# [Data rows]
..............................
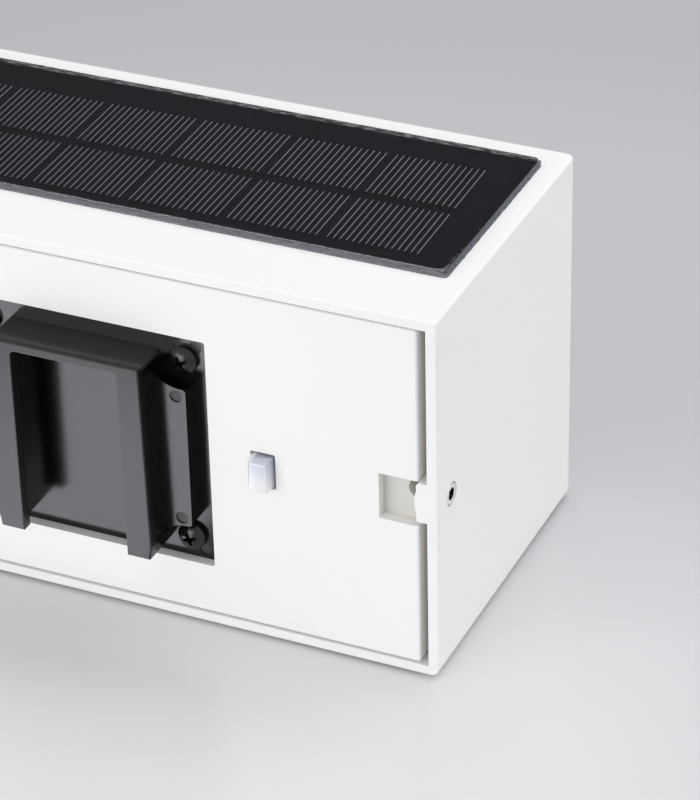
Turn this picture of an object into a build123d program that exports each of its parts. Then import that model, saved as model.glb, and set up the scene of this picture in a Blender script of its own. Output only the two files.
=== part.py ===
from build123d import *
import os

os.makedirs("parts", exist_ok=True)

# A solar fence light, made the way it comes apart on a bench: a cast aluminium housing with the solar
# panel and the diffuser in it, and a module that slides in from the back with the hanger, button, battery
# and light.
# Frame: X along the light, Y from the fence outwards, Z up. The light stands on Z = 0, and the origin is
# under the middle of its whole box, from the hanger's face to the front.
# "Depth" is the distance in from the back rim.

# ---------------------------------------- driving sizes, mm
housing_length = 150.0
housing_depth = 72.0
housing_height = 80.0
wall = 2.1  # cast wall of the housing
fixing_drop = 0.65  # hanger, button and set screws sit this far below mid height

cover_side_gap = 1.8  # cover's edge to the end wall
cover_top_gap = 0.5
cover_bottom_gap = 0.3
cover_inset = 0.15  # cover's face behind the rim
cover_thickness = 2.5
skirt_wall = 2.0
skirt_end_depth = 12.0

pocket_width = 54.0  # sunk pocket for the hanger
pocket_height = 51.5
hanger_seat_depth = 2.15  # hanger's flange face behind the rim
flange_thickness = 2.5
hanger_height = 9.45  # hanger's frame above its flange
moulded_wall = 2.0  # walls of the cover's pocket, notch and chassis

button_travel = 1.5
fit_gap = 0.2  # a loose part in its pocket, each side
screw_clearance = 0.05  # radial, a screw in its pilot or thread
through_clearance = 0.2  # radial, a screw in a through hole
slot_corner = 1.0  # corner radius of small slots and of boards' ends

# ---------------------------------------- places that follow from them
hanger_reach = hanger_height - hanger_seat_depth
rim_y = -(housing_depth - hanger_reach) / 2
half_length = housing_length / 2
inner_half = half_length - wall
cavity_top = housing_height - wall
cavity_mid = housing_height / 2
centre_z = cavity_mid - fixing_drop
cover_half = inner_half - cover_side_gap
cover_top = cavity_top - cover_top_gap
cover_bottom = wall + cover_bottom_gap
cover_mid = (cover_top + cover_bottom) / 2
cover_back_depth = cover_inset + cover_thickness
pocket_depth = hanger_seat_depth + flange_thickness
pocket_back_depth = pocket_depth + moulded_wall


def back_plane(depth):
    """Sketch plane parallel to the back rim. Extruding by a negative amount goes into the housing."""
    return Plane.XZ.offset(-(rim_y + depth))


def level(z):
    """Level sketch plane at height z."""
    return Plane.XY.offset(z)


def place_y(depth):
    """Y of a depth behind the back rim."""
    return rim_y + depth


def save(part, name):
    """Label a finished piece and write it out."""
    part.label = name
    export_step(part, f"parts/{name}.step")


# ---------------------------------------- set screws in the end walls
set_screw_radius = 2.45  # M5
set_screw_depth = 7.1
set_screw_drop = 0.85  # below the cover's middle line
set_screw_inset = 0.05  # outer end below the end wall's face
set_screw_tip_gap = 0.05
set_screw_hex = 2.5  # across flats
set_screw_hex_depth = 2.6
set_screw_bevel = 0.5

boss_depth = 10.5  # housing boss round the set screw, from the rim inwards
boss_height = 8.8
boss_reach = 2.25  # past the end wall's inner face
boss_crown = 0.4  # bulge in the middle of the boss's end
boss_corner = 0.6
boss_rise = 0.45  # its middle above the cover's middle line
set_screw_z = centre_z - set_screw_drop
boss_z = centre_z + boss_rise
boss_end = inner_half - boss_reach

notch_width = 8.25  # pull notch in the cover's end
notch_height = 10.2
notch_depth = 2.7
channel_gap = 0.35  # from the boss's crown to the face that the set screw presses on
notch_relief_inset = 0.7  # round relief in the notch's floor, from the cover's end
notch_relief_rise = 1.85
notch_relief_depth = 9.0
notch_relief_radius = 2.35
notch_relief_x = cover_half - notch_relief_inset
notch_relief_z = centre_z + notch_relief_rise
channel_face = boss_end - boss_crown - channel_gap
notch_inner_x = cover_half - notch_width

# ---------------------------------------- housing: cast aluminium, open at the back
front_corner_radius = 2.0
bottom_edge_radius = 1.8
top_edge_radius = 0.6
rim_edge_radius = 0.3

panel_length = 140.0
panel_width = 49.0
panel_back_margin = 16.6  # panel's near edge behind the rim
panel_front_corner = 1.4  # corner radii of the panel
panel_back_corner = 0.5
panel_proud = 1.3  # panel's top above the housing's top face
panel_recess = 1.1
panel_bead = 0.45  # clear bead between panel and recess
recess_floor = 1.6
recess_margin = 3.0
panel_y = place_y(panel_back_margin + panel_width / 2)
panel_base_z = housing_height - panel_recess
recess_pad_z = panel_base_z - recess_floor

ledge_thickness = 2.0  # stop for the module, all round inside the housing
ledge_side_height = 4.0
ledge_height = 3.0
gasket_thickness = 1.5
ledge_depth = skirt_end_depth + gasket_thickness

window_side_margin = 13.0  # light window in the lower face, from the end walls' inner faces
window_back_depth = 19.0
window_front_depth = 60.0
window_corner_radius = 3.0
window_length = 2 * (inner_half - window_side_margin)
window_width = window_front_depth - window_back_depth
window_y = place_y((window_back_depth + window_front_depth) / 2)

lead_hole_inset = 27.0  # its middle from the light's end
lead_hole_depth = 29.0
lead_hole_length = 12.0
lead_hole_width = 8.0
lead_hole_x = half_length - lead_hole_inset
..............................
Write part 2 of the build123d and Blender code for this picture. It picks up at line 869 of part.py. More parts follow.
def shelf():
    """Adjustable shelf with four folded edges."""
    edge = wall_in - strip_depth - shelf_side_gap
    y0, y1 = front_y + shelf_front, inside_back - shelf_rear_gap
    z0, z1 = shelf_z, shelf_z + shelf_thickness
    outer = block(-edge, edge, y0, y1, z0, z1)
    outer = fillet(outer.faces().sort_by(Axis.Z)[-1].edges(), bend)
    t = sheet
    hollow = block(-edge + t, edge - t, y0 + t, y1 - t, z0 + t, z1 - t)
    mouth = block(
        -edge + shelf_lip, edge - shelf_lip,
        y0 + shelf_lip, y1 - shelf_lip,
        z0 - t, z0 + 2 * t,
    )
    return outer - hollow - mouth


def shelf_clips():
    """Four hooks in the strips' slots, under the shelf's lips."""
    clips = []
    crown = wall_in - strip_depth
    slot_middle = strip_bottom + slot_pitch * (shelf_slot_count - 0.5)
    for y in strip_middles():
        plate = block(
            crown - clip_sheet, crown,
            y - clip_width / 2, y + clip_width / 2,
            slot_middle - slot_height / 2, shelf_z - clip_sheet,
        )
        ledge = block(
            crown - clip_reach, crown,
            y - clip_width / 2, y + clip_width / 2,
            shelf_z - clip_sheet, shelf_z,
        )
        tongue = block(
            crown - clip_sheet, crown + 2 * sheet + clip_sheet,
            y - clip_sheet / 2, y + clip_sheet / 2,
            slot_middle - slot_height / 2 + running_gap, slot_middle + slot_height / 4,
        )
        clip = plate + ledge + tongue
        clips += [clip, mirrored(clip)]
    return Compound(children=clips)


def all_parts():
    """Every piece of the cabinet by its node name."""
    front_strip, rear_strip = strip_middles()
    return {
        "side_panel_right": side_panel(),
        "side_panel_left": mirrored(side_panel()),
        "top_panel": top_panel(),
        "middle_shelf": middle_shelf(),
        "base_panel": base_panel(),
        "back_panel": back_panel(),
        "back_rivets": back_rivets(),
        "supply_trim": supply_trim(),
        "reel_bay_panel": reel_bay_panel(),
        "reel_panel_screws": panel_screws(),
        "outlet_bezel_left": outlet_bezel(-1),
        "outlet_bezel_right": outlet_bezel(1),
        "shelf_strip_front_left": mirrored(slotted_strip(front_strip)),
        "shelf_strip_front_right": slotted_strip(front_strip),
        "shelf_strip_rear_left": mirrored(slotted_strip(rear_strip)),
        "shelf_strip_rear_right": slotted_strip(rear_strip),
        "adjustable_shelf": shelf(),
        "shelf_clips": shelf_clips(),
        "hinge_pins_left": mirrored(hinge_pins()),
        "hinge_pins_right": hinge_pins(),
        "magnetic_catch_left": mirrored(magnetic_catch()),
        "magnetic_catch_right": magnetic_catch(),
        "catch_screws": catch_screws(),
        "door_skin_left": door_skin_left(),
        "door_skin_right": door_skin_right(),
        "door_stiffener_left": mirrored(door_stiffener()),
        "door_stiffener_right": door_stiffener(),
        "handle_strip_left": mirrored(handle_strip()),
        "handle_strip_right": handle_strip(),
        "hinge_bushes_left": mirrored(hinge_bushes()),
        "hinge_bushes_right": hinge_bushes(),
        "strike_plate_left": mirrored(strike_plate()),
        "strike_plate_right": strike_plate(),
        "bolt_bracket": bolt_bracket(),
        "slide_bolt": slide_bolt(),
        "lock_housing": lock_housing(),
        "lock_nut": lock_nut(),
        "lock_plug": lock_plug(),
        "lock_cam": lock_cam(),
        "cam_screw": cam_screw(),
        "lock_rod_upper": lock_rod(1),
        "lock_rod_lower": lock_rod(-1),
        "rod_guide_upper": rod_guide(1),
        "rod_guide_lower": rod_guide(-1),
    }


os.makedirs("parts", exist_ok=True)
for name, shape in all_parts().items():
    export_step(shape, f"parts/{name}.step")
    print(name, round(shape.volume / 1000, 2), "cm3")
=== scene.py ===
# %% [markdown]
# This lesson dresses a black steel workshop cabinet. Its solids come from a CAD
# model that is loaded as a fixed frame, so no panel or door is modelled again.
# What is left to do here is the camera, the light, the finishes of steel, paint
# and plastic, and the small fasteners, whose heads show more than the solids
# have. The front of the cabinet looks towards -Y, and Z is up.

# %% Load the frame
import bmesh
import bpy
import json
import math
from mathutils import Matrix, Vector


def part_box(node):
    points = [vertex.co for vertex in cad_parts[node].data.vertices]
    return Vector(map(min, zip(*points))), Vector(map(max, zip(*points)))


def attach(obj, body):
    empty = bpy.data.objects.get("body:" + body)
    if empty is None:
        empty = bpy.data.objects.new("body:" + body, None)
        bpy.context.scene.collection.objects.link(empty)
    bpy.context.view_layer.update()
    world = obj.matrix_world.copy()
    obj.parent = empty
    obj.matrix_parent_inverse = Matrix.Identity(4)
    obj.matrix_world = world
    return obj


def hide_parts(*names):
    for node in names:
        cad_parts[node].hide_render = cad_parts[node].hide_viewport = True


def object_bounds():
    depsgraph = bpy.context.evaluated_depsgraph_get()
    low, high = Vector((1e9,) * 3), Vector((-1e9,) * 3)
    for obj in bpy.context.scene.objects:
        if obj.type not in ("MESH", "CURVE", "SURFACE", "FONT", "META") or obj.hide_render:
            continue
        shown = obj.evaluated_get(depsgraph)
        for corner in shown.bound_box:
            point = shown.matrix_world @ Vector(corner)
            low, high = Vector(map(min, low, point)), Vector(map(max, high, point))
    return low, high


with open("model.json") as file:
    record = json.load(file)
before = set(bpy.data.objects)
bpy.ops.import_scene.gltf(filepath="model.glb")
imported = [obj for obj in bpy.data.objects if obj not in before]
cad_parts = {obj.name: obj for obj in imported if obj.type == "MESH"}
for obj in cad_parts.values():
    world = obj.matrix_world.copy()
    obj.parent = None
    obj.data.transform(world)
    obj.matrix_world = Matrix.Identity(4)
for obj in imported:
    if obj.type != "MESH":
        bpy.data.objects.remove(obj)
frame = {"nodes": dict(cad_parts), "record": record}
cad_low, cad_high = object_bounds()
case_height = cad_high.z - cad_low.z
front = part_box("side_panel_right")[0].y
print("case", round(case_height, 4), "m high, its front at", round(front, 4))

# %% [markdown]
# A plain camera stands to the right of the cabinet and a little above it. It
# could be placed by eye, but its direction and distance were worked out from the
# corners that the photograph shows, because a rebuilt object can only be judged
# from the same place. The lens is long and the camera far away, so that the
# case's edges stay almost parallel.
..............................
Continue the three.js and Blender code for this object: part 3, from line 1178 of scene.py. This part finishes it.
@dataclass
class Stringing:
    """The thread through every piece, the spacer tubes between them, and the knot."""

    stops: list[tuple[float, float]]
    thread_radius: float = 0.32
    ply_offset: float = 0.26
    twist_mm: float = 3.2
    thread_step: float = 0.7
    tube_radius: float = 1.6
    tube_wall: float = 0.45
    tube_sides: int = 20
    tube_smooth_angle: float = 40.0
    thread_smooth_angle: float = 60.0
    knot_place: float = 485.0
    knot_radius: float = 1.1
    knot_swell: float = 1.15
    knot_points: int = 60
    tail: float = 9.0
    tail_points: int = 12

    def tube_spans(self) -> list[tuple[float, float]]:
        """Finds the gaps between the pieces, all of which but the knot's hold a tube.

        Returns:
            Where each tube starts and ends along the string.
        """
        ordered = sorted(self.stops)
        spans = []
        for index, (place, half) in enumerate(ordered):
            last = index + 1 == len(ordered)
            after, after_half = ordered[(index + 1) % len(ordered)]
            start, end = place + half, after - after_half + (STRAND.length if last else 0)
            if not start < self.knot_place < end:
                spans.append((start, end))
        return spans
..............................
# [Set task]
Write out, from the lines above, only those from the line with "for name, shape" to the line with "if obj.type not", exactly as given, including the first and the last.

# [Task response]
for name, shape in all_parts().items():
    export_step(shape, f"parts/{name}.step")
    print(name, round(shape.volume / 1000, 2), "cm3")
=== scene.py ===
# %% [markdown]
# This lesson dresses a black steel workshop cabinet. Its solids come from a CAD
# model that is loaded as a fixed frame, so no panel or door is modelled again.
# What is left to do here is the camera, the light, the finishes of steel, paint
# and plastic, and the small fasteners, whose heads show more than the solids
# have. The front of the cabinet looks towards -Y, and Z is up.

# %% Load the frame
import bmesh
import bpy
import json
import math
from mathutils import Matrix, Vector


def part_box(node):
    points = [vertex.co for vertex in cad_parts[node].data.vertices]
    return Vector(map(min, zip(*points))), Vector(map(max, zip(*points)))


def attach(obj, body):
    empty = bpy.data.objects.get("body:" + body)
    if empty is None:
        empty = bpy.data.objects.new("body:" + body, None)
        bpy.context.scene.collection.objects.link(empty)
    bpy.context.view_layer.update()
    world = obj.matrix_world.copy()
    obj.parent = empty
    obj.matrix_parent_inverse = Matrix.Identity(4)
    obj.matrix_world = world
    return obj


def hide_parts(*names):
    for node in names:
        cad_parts[node].hide_render = cad_parts[node].hide_viewport = True


def object_bounds():
    depsgraph = bpy.context.evaluated_depsgraph_get()
    low, high = Vector((1e9,) * 3), Vector((-1e9,) * 3)
    for obj in bpy.context.scene.objects:
        if obj.type not in ("MESH", "CURVE", "SURFACE", "FONT", "META") or obj.hide_render:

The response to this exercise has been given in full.